▸ Exercise aim:
Check every line below for the word "object" and copy each one that has it.

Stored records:
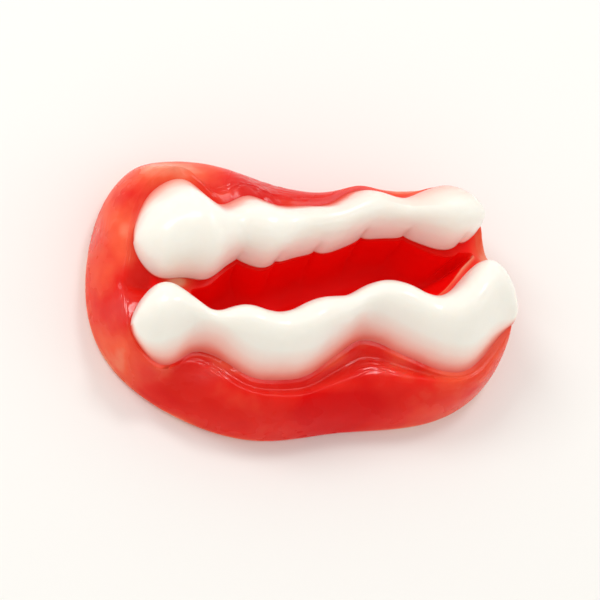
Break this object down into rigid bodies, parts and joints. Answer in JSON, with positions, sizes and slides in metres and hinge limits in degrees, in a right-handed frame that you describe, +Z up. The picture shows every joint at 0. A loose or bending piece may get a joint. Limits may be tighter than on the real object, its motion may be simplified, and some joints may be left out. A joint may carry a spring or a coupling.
{
  "type": "novelty gummy candy",
  "caption": "Gummy sweet in the form of an open mouth: a red jelly body with lips and a recess, and two rows of white foam teeth, lying flat on its back.",
  "frame": {"origin": "on the surface that the sweet lies on, under the middle of its outline", "axes": "+X along the mouth to the right, +Y to the upper lip, +Z up out of the mouth, away from the flat back"},
  "size_m": [0.0388, 0.0264, 0.0121],
  "materials": {
    "red_jelly": "glossy translucent fruit jelly, lightly oiled",
    "white_foam": "smooth satin foam sugar, pink where it thins out over the jelly"
  },
  "bodies": {
    "root": {"jelly": "red_jelly", "upper_teeth": "white_foam", "lower_teeth": "white_foam"}
  },
  "joints": []
}
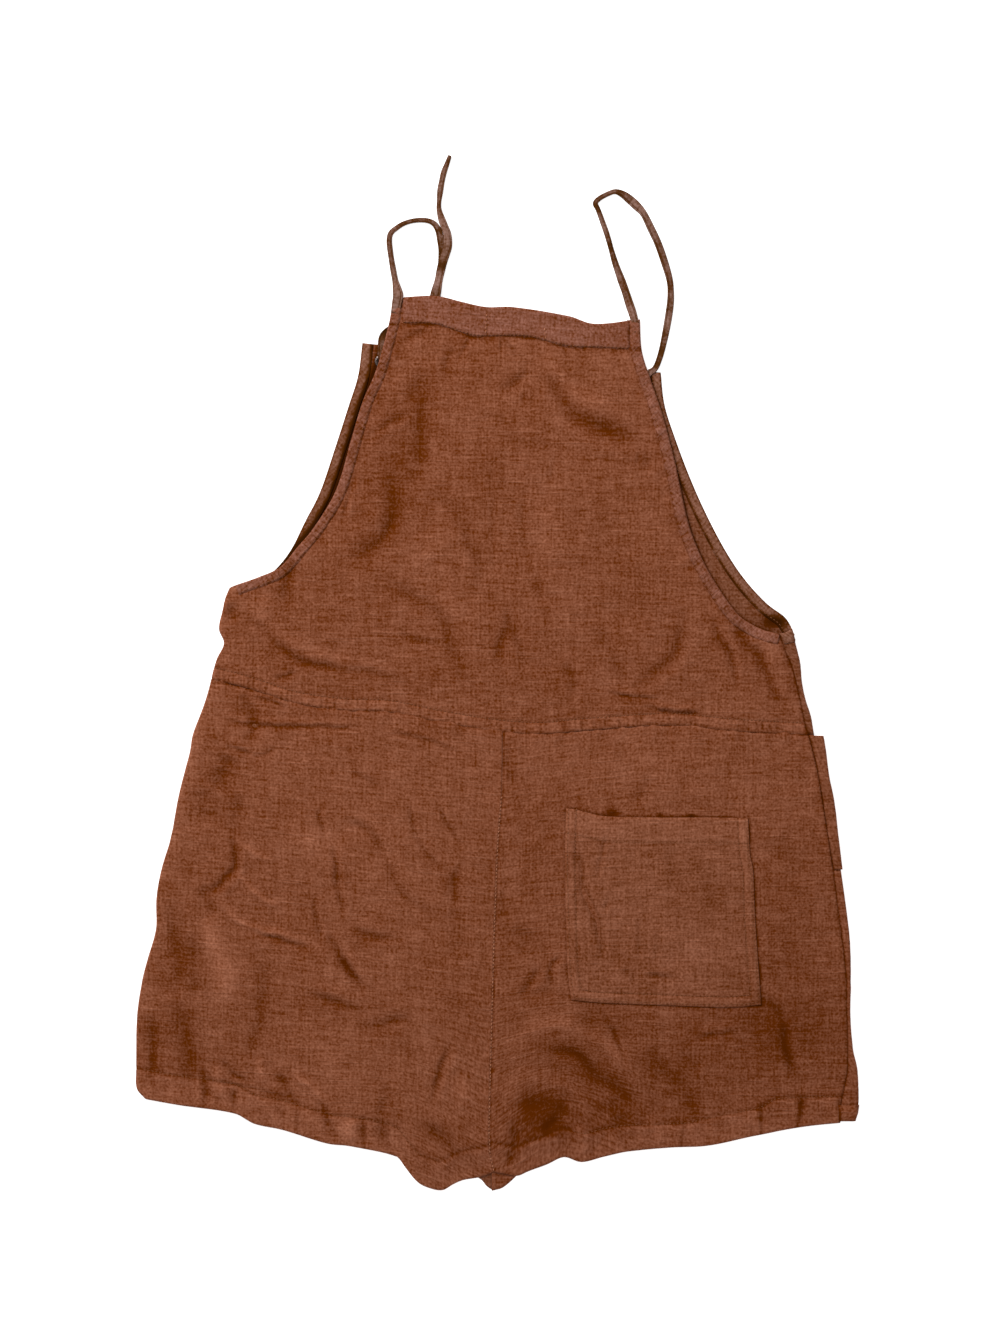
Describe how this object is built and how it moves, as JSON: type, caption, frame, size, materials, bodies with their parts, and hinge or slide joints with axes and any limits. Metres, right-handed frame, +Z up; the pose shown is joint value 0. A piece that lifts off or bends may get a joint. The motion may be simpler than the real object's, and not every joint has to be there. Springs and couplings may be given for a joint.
{
  "type": "strap romper",
  "caption": "Sleeveless linen romper with short wide legs, a straight bib, thin tie straps through eyelets and a patch pocket at the back, laid flat with its back uppermost.",
  "frame": {"origin": "on the surface it lies on, under the middle of the garment without its straps", "axes": "+X across the garment, towards the side that its patch pocket is on; +Y up the garment, from the hems to the bib; +Z up, out of its back"},
  "size_m": [0.5785, 0.8285, 0.0067],
  "materials": {
    "linen": "matt slubby weave, rust brown",
    "linen_inside": "the same cloth seen from its inner side, in shade",
    "eyelet_metal": "dull antique metal"
  },
  "bodies": {
    "root": {"back_bodice": "linen", "back_top_band": "linen", "back_binding_left": "linen", "back_binding_right": "linen", "back_leg_left": "linen", "back_leg_right": "linen", "back_pocket": "linen", "front_pocket_left": "linen", "front_pocket_right": "linen", "front_binding_left": "linen", "front_binding_right": "linen", "strap_left": "linen", "strap_left_tail": "linen", "strap_right": "linen", "strap_right_tail": "linen", "front_bodice": "linen_inside", "front_leg_left": "linen_inside", "front_leg_right": "linen_inside", "eyelet_left": "eyelet_metal", "eyelet_right": "eyelet_metal"}
  },
  "joints": []
}
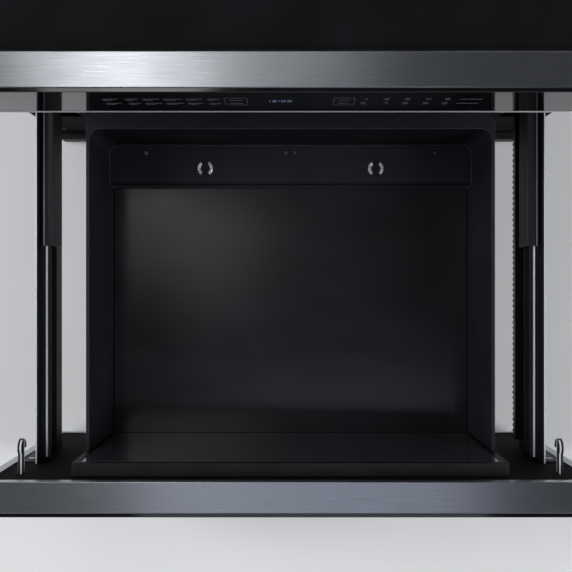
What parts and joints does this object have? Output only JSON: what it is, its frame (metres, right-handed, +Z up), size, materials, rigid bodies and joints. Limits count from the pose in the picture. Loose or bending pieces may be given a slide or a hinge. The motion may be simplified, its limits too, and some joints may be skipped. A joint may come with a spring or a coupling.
{
  "type": "microwave drawer",
  "caption": "Built-in microwave drawer, open on telescopic slides, with a steel-wrapped glass front, touch panel, sealed cavity and motor drive.",
  "frame": {"origin": "centre of the base pan's underside, on the surface that the chassis stands on", "axes": "+Z up, -Y towards the user and the way the drawer opens, +X to the right of someone who looks along +Y"},
  "size_m": [0.606, 1.0103, 0.404],
  "materials": {
    "galvanised": "zinc-coated folded sheet, satin spangle",
    "black_sheet": "black powder-coated sheet",
    "stainless": "stainless steel brushed along X",
    "bright_trim": "polished strip",
    "black_glass": "black toughened glass",
    "dark_enamel": "dark grey enamel",
    "tray_enamel": "dark satin moulding",
    "floor_ceramic": "glossy dark glass-ceramic",
    "slide_steel": "zinc-plated rolled steel",
    "ball_steel": "bearing steel in a plated cage",
    "black_plastic": "black moulded plastic",
    "white_plastic": "natural acetal",
    "grey_plastic": "grey moulded plastic",
    "board": "green printed board",
    "display": "dark display window",
    "chrome": "bright chrome",
    "screw_steel": "zinc-plated screws",
    "rubber": "black rubber",
    "aluminium": "pressed aluminium",
    "motor_steel": "plated motor can",
    "core_steel": "varnished laminations",
    "capacitor": "drawn aluminium can",
    "mica": "mica-filled cover"
  },
  "bodies": {
    "chassis": {"base_pan": "galvanised", "outer_case": "black_sheet", "rear_panel": "galvanised", "front_flange": "black_sheet", "side_flanges": "black_sheet", "bottom_vent": "black_plastic", "cavity_box": "dark_enamel", "cavity_supports": "galvanised", "panel_frame": "stainless", "control_trim": "bright_trim", "control_glass": "black_glass", "panel_housing": "black_plastic", "control_board": "board", "display_module": "display", "rail_outer_right": "slide_steel", "rail_outer_left": "slide_steel", "rail_supports": "galvanised", "drive_gearbox": "white_plastic", "drive_motor": "motor_steel", "interlock_holders": "grey_plastic", "interlock_switches": "black_plastic", "waveguide": "galvanised", "stirrer_cover": "mica", "stirrer_motor": "motor_steel", "magnetron": "aluminium", "air_duct": "grey_plastic", "fan_shroud": "black_plastic", "fan_motor": "motor_steel", "hv_transformer": "core_steel", "hv_capacitor": "capacitor", "power_board": "board", "cord_gland": "black_plastic", "cavity_lamp": "grey_plastic", "case_screws": "screw_steel", "door_bumpers": "rubber"},
    "drawer": {"tray": "tray_enamel", "floor_plate": "floor_ceramic", "rear_caps": "chrome", "side_plates": "slide_steel", "rail_inner_right": "slide_steel", "rail_inner_left": "slide_steel", "drive_rack": "white_plastic", "door_frame": "black_sheet", "door_screen": "black_sheet", "door_wrap": "stainless", "front_glass": "black_glass", "choke_cover": "black_plastic", "inner_glass": "black_glass", "drawer_screws": "screw_steel"},
    "mid_slide_right": {"rail_mid_right": "slide_steel"},
    "mid_slide_left": {"rail_mid_left": "slide_steel"},
    "outer_ball_cages": {"ball_cages_outer": "ball_steel"},
    "inner_ball_cages": {"ball_cages_inner": "ball_steel"},
    "pinion": {"drive_pinion": "white_plastic"},
    "stirrer": {"stirrer": "aluminium"},
    "fan": {"fan_wheel": "grey_plastic"},
    "latch_right": {"latch_hook_right": "grey_plastic"},
    "latch_left": {"latch_hook_left": "grey_plastic"},
    "button_right": {"switch_button_right": "white_plastic"},
    "button_left": {"switch_button_left": "white_plastic"}
  },
  "joints": [
    {"name": "drawer_slide", "type": "slide", "parent": "chassis", "child": "drawer", "axis": [0, 1, 0], "range_m": [0, 0.388]},
    {"name": "mid_slide_right_run", "type": "slide", "parent": "chassis", "child": "mid_slide_right", "axis": [0, 1, 0], "range_m": [0, 0.194]},
    {"name": "mid_slide_left_run", "type": "slide", "parent": "chassis", "child": "mid_slide_left", "axis": [0, 1, 0], "range_m": [0, 0.194]},
    {"name": "outer_cage_run", "type": "slide", "parent": "chassis", "child": "outer_ball_cages", "axis": [0, 1, 0], "range_m": [0, 0.097]},
    {"name": "inner_cage_run", "type": "slide", "parent": "chassis", "child": "inner_ball_cages", "axis": [0, 1, 0], "range_m": [0, 0.291]},
    {"name": "pinion_spin", "type": "hinge", "parent": "chassis", "child": "pinion", "pos_m": [0.262, -0.26, 0.12185], "axis": [1, 0, 0], "range_deg": [-1236, 0]},
    {"name": "stirrer_spin", "type": "hinge", "parent": "chassis", "child": "stirrer", "pos_m": [0, -0.084, 0.286], "axis": [0, 0, 1], "continuous": true},
    {"name": "fan_spin", "type": "hinge", "parent": "chassis", "child": "fan", "pos_m": [0, 0.259, 0.224], "axis": [0, 1, 0], "continuous": true},
    {"name": "latch_right_lift", "type": "hinge", "parent": "drawer", "child": "latch_right", "pos_m": [0.273, -0.6893, 0.271], "axis": [1, 0, 0], "range_deg": [0, 8], "stiffness_Nm_per_rad": 0.05, "springref_deg": -11.46},
    {"name": "latch_left_lift", "type": "hinge", "parent": "drawer", "child": "latch_left", "pos_m": [-0.273, -0.6893, 0.271], "axis": [1, 0, 0], "range_deg": [0, 8], "stiffness_Nm_per_rad": 0.05, "springref_deg": -11.46},
    {"name": "button_right_press", "type": "slide", "parent": "chassis", "child": "button_right", "axis": [0, 0, 1], "range_m": [0, 0.0012], "stiffness_N_per_m": 400, "springref_m": -0.002},
    {"name": "button_left_press", "type": "slide", "parent": "chassis", "child": "button_left", "axis": [0, 0, 1], "range_m": [0, 0.0012], "stiffness_N_per_m": 400, "springref_m": -0.002}
  ],
  "couplings": [
    {"joint": "mid_slide_right_run", "follows": "drawer_slide", "ratio": 0.5},
    {"joint": "mid_slide_left_run", "follows": "drawer_slide", "ratio": 0.5},
    {"joint": "outer_cage_run", "follows": "drawer_slide", "ratio": 0.25},
    {"joint": "inner_cage_run", "follows": "drawer_slide", "ratio": 0.75},
    {"joint": "pinion_spin", "follows": "drawer_slide", "rad_per_m": -55.556}
  ]
}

▸ Output below:
Break this object down into rigid bodies, parts and joints. Answer in JSON, with positions, sizes and slides in metres and hinge limits in degrees, in a right-handed frame that you describe, +Z up. The picture shows every joint at 0. A loose or bending piece may get a joint. Limits may be tighter than on the real object, its motion may be simplified, and some joints may be left out. A joint may carry a spring or a coupling.
Describe how this object is built and how it moves, as JSON: type, caption, frame, size, materials, bodies with their parts, and hinge or slide joints with axes and any limits. Metres, right-handed frame, +Z up; the pose shown is joint value 0. A piece that lifts off or bends may get a joint. The motion may be simpler than the real object's, and not every joint has to be there. Springs and couplings may be given for a joint.
What parts and joints does this object have? Output only JSON: what it is, its frame (metres, right-handed, +Z up), size, materials, rigid bodies and joints. Limits count from the pose in the picture. Loose or bending pieces may be given a slide or a hinge. The motion may be simplified, its limits too, and some joints may be skipped. A joint may come with a spring or a coupling.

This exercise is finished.